Não tenho experiência de debates assim, e senti pena do
Reuven, que, ao tentar abrir caminhos para a Paz, se
expõe desta maneira. As suas palavras, que ainda há
pouco soavam tão libertadoras, perdiam a força e
tornavam-se quase ocas, impotentes perante os horrores a
que os palestinianos são sistematicamente sujeitos.
Ele não se deixou intimidar pelo ódio.

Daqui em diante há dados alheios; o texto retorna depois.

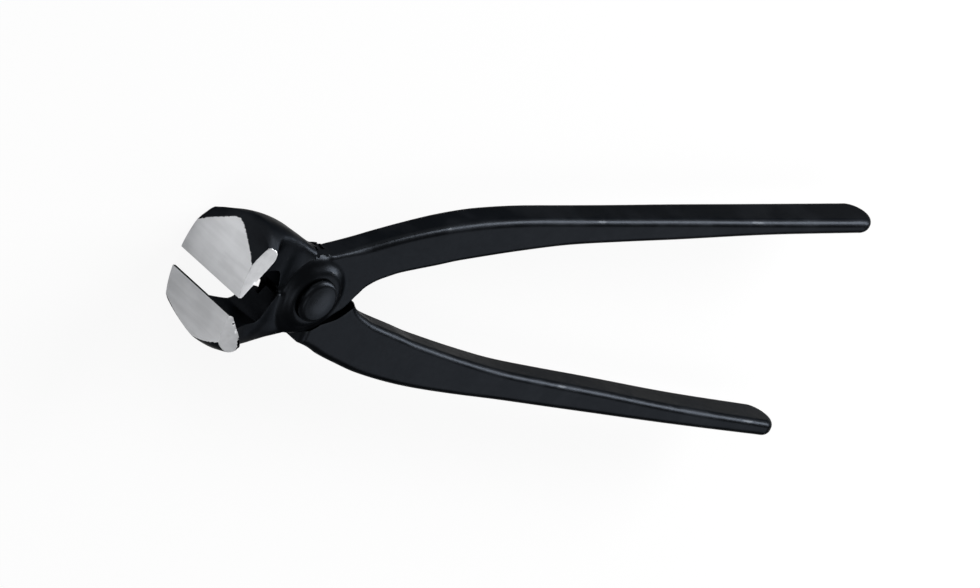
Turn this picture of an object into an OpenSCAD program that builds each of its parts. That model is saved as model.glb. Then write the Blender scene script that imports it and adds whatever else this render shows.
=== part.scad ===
// End cutting nippers: two crossed steel levers on one large rivet.
// The pivot axis is Z, the handles run along +X and the jaws along -X.
// The origin is the centre of the rivet's flush rear end.

/* [Overall] */
// Distance from the pivot to the cutting edges, along the tool
jaw_reach = 32.5; // [29:0.5:38]
// Distance from the pivot to the tips of the handles, along the tool
handle_reach = 187.5; // [165:0.5:240]
// Gap between the two cutting edges in the resting pose
edge_gap = 5.2; // [5:0.2:7]

/* [Joint] */
// Thickness of each half where the two lie on each other
lap_thickness = 4.1; // [3.6:0.1:5]
// Running gap between the two lapped faces
lap_gap = 0.2; // [0.1:0.05:0.4]
// Radius of the round lap of each half
lap_radius = 10.6; // [10.2:0.1:11.4]
// Gap between a lap and the shoulders cut round it
shoulder_gap = 0.35; // [0.3:0.05:0.6]
// Height of the raised boss on the outer face of each lap
boss_height = 1.6; // [1:0.1:2.4]
// Radius of the boss at its top
boss_top_radius = 7.2; // [6.9:0.1:8]
// Radius of the boss at its foot
boss_foot_radius = 9.6; // [9:0.1:10]

/* [Rivet] */
// Diameter of the rivet's round front head
head_diameter = 11.6; // [10:0.1:13.5]
// Height of the straight rim of the head
head_rim = 0.6; // [0.4:0.1:1.5]
// Height of the domed top above the rim
head_dome = 1.5; // [0.6:0.1:2.2]
// Diameter of the rivet's shank
shank_diameter = 7; // [5:0.1:8]
// Radial running clearance between the shank and the front half
running_clearance = 0.05; // [0.02:0.01:0.1]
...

Falou do perigo
de generalizar ("os judeus" ou "os palestianos" ou "os
alemães" são conceitos que servem a lógica do ódio e da
violência), e apelou para a necessidade de desarmar a
região e criar uma confederação entre Israel, a Jordânia
e talvez a Síria, com a possibilidade de livre
movimentação para todos: qualquer palestiniano tem o
direito de regressar à Palestina ("isso mesmo,
apoiado!", dizia o palestiniano), qualquer judeu tem o
direito de se estabelecer na Jordânia ("era o que
faltava!", dizia o palestiniano).
E concluiu: temos que acreditar num futuro de paz. Olhem
para mim: um judeu que escapou ao Holocausto e hoje tem
alemães entre os seus melhores amigos. Isto não é um
sinal de esperança?!
Para terminar, contou que no fim da guerra dos seis
dias, onde foi soldado e se sentia o vencedor mais
triste do mundo, estava encarregado de fazer respeitar a
hora de recolha obrigatória num bairro. Algumas crianças
começaram a espreitá-lo por trás de uma cerca, e ao vê-las ele percebeu o absurdo e o peso terrível das granadas, do capacete e das botas. Deu-lhes chocolates, e elas em
troca ofereceram-lhe uma velha
gaita-de-beiços, que ele aprendeu a tocar, em memória
daquele momento.
Terminou a sessão tocando canções árabes, alemãs, e uma
belíssima melodia para o seu salmo preferido:
"Qual o homem que deseja a vida
e quer longevidade para ver o bem?
Preserva a tua língua do mal
e os teus lábios de falarem falsamente.
Evita o mal e pratica o bem,
procura a paz e segue-a."
--
O Reuven Moskovitz morreu a 4 de Agosto de 2017, uma semanas antes de fazer 90 anos. Estava a preparar mais uma viagem à Alemanha, onde tinha agendado várias palestras sobre a Paz.